══ Excerpted records
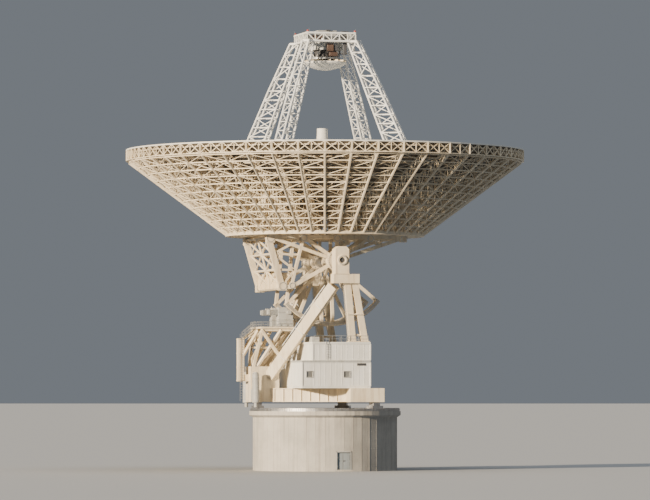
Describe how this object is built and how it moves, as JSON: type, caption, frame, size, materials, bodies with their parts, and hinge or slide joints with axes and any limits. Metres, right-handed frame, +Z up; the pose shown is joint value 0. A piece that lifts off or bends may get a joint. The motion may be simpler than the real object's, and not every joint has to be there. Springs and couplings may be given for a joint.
{
  "type": "radio telescope dish, 1:2 scale model of a 70 m altazimuth antenna",
  "caption": "Steerable radio telescope dish with lattice back structure, quadripod and alidade on a concrete drum pedestal, 1:2 scale model.",
  "frame": {"origin": "centre of the pedestal's underside, on the azimuth axis at ground level", "axes": "+Z up along the azimuth axis; +X the way the dish tips; the elevation axis is parallel to Y"},
  "size_m": [35, 35, 38.7],
  "materials": {
    "concrete": "matte",
    "frame_paint": "satin",
    "dish_paint": "matte",
    "wall_paint": "matte",
    "grey_paint": "satin",
    "door_paint": "satin",
    "machined_steel": "brushed"
  },
  "bodies": {
    "pedestal": {"pedestal_wall": "concrete", "pedestal_floor": "concrete", "pedestal_roof": "concrete", "pedestal_door": "door_paint", "azimuth_runner": "machined_steel"},
    "alidade": {"bearing_pad_front_left": "machined_steel", "bearing_pad_front_right": "machined_steel", "bearing_pad_rear": "machined_steel", "base_corner_front_left": "frame_paint", "base_corner_front_right": "frame_paint", "base_corner_rear": "frame_paint", "base_girder_left": "frame_paint", "base_girder_right": "frame_paint", "base_girder_front": "frame_paint", "azimuth_drive_left": "grey_paint", "azimuth_drive_right": "grey_paint", "front_leg_left": "frame_paint", "front_leg_right": "frame_paint", "rear_leg_left": "frame_paint", "rear_leg_right": "frame_paint", "elevation_bearing_left": "frame_paint", "elevation_bearing_right": "frame_paint", "drive_platform": "frame_paint", "elevation_drive_left": "grey_paint", "elevation_drive_right": "grey_paint", "building_floor": "wall_paint", "building_lower_walls": "wall_paint", "building_door": "door_paint", "building_upper_floor": "grey_paint", "building_upper_walls": "wall_paint", "building_roof": "wall_paint"},
    "dish": {"elevation_axle": "machined_steel", "side_frame_left": "frame_paint", "side_frame_right": "frame_paint", "elevation_wheel_left": "frame_paint", "elevation_wheel_right": "frame_paint", "counterweight": "frame_paint", "reflector_front_left": "dish_paint", "reflector_rear_left": "dish_paint", "reflector_rear_right": "dish_paint", "reflector_front_right": "dish_paint", "back_structure_front_left": "frame_paint", "back_structure_rear_left": "frame_paint", "back_structure_rear_right": "frame_paint", "back_structure_front_right": "frame_paint", "quadripod_leg_front_left": "frame_paint", "quadripod_leg_rear_left": "frame_paint", "quadripod_leg_rear_right": "frame_paint", "quadripod_leg_front_right": "frame_paint", "apex_frame": "frame_paint", "subreflector_positioner": "frame_paint", "subreflector": "dish_paint", "feed_base": "dish_paint", "feed_cone_1": "dish_paint", "feed_cone_2": "dish_paint", "feed_cone_3": "dish_paint"}
  },
  "joints": [
    {"name": "azimuth", "type": "hinge", "parent": "pedestal", "child": "alidade", "pos_m": [0, 0, 5.45], "axis": [0, 0, 1], "range_deg": [-265, 265]},
    {"name": "elevation", "type": "hinge", "parent": "alidade", "child": "dish", "pos_m": [0, 0, 18.3], "axis": [0, 1, 0], "range_deg": [0, 84]}
  ]
}
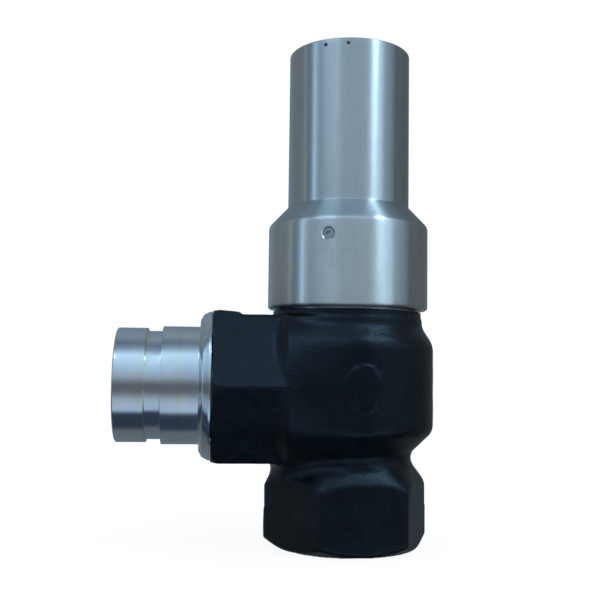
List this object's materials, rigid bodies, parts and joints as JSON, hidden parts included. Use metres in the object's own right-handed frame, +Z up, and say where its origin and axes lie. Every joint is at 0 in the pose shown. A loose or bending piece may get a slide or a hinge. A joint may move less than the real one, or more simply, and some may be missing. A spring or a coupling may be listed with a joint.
{
  "type": "minimum pressure valve",
  "caption": "Upright angle valve: hexagon threaded inlet below, grooved pipe outlet at the side, tall spring housing above a lifting check plate.",
  "frame": {"origin": "on the valve's axis at the mouth of the inlet thread, level with the face of the inlet hexagon", "axes": "+Z up along the inlet, piston and spring axis; -X out of the side outlet"},
  "size_m": [0.1691, 0.0938, 0.2664],
  "materials": {
    "casting_paint": "satin black paint on a sand casting",
    "turned_aluminium": "fine turned, clear anodised",
    "zinc_plate": "turned steel, bright zinc plated",
    "bronze": "turned bearing bronze",
    "black_rubber": "matt moulded rubber",
    "spring_steel": "drawn spring wire",
    "guide_plastic": "filled low-friction plastic",
    "dark_screw": "black oxide",
    "machined_steel": "turned steel",
    "machined_brass": "turned brass"
  },
  "bodies": {
    "housing": {"valve_body": "casting_paint", "seat_ring": "machined_brass", "guide_sleeve": "bronze", "sleeve_o_ring": "black_rubber", "bonnet": "turned_aluminium", "bonnet_o_ring": "black_rubber", "bonnet_set_screw": "dark_screw", "outlet_nipple": "zinc_plate", "nipple_o_ring": "black_rubber", "lock_nut": "zinc_plate", "main_spring": "spring_steel"},
    "piston_group": {"piston": "turned_aluminium", "piston_o_ring": "black_rubber", "guide_ring_lower": "guide_plastic", "guide_ring_upper": "guide_plastic", "check_spring": "spring_steel"},
    "valve_disc": {"valve_plate": "turned_aluminium", "plate_seal": "black_rubber", "seal_retainer": "machined_steel", "seal_screw": "dark_screw"},
    "spring_seat": {"upper_spring_seat": "machined_steel", "thrust_ball": "machined_steel"},
    "adjuster": {"adjusting_screw": "dark_screw"}
  },
  "joints": [
    {"name": "piston_lift", "type": "slide", "parent": "housing", "child": "piston_group", "axis": [0, 0, 1], "range_m": [0, 0.012], "stiffness_N_per_m": 26000, "deforming": ["main_spring"]},
    {"name": "plate_lift", "type": "slide", "parent": "housing", "child": "valve_disc", "axis": [0, 0, 1], "range_m": [0, 0.012]},
    {"name": "adjuster_travel", "type": "slide", "parent": "housing", "child": "spring_seat", "axis": [0, 0, 1], "range_m": [-0.006, 0.002], "deforming": ["main_spring"]},
    {"name": "adjuster_turn", "type": "hinge", "parent": "spring_seat", "child": "adjuster", "pos_m": [0, 0, 0.25], "axis": [0, 0, 1], "range_deg": [-1080, 360]}
  ],
  "couplings": [
    {"joint": "plate_lift", "follows": "piston_lift", "ratio": 1},
    {"joint": "adjuster_travel", "follows": "adjuster_turn", "m_per_rad": 0.0003183}
  ]
}
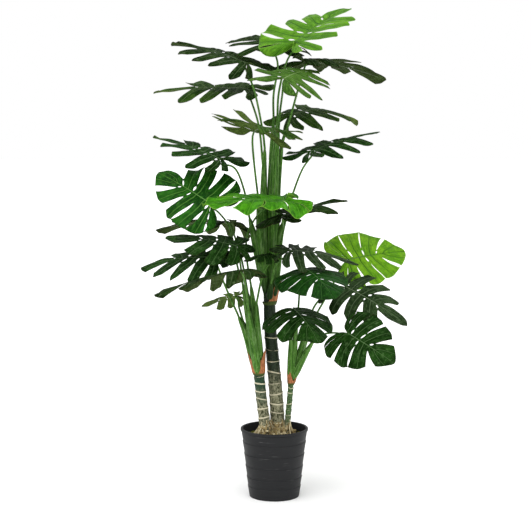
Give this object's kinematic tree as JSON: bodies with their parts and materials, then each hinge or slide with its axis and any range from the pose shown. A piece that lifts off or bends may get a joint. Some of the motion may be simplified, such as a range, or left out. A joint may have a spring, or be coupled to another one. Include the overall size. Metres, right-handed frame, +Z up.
{
  "type": "potted monstera",
  "caption": "Tall potted monstera with ringed stems, broad green stalk sheaths and split leaves, in a stepped round pot.",
  "frame": {"origin": "centre of the pot's flat base, on the surface it stands on", "axes": "+Z up along the pot's axis, +X to the right and -Y towards the viewer in the front view"},
  "size_m": [0.8398, 0.7106, 1.5151],
  "materials": {
    "pot_plastic": "charcoal moulded plastic, satin",
    "filler": "dark weighted filler with bits of moss",
    "stem_bark": "moulded bark, grey-brown to dark green, with pale rings",
    "husk": "dry orange-brown husk, papery",
    "stalk_green": "green with paler streaks along it, satin",
    "leaf_lime": "bright lime green, dark veins, satin",
    "leaf_mid": "mid green, pale veins, satin",
    "leaf_dark": "dark green, pale midrib, satin"
  },
  "bodies": {
    "root": {"pot": "pot_plastic", "filler": "filler", "stem_left": "stem_bark", "stem_centre": "stem_bark", "stem_right": "stem_bark", "husk_left": "husk", "husk_centre": "husk", "husk_right": "husk", "sheaths_left": "stalk_green", "sheaths_centre": "stalk_green", "sheaths_right": "stalk_green", "leaf_01": "leaf_lime", "leaf_02": "leaf_dark", "leaf_03": "leaf_dark", "leaf_04": "leaf_dark", "leaf_05": "leaf_mid", "leaf_06": "leaf_mid", "leaf_07": "leaf_mid", "leaf_08": "leaf_dark", "leaf_09": "leaf_dark", "leaf_10": "leaf_dark", "leaf_11": "leaf_mid", "leaf_12": "leaf_lime", "leaf_13": "leaf_dark", "leaf_14": "leaf_dark", "leaf_15": "leaf_dark", "leaf_16": "leaf_mid", "leaf_17": "leaf_lime", "leaf_18": "leaf_dark", "leaf_19": "leaf_mid", "leaf_20": "leaf_dark", "leaf_21": "leaf_mid", "leaf_22": "leaf_mid", "leaf_23": "leaf_dark", "leaf_24": "leaf_dark", "leaf_25": "leaf_dark"}
  },
  "joints": []
}
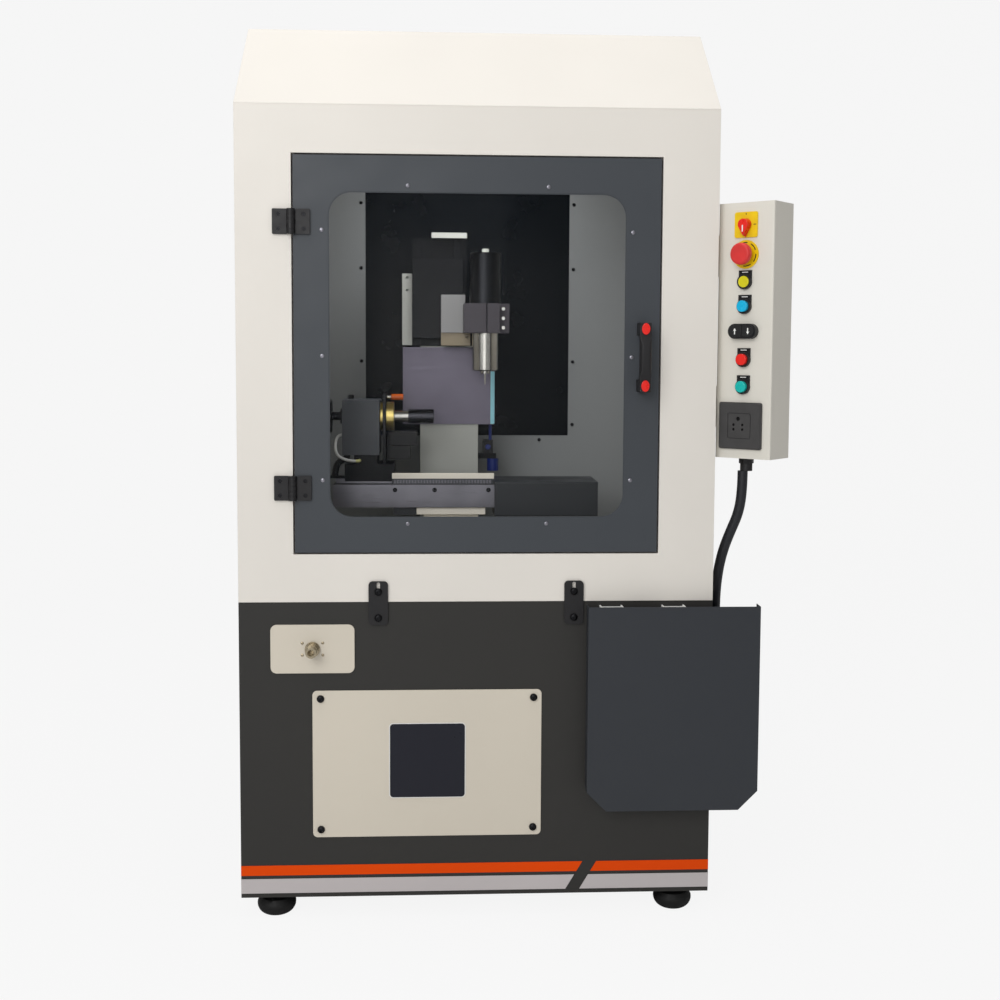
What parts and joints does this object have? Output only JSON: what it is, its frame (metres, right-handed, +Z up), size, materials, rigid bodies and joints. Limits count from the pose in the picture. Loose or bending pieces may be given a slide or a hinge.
════
§ Stated exercise
Find the string "bends" in the listing and return every line that holds it.

§ Final result
Describe how this object is built and how it moves, as JSON: type, caption, frame, size, materials, bodies with their parts, and hinge or slide joints with axes and any limits. Metres, right-handed frame, +Z up; the pose shown is joint value 0. A piece that lifts off or bends may get a joint. The motion may be simpler than the real object's, and not every joint has to be there. Springs and couplings may be given for a joint.
Give this object's kinematic tree as JSON: bodies with their parts and materials, then each hinge or slide with its axis and any range from the pose shown. A piece that lifts off or bends may get a joint. Some of the motion may be simplified, such as a range, or left out. A joint may have a spring, or be coupled to another one. Include the overall size. Metres, right-handed frame, +Z up.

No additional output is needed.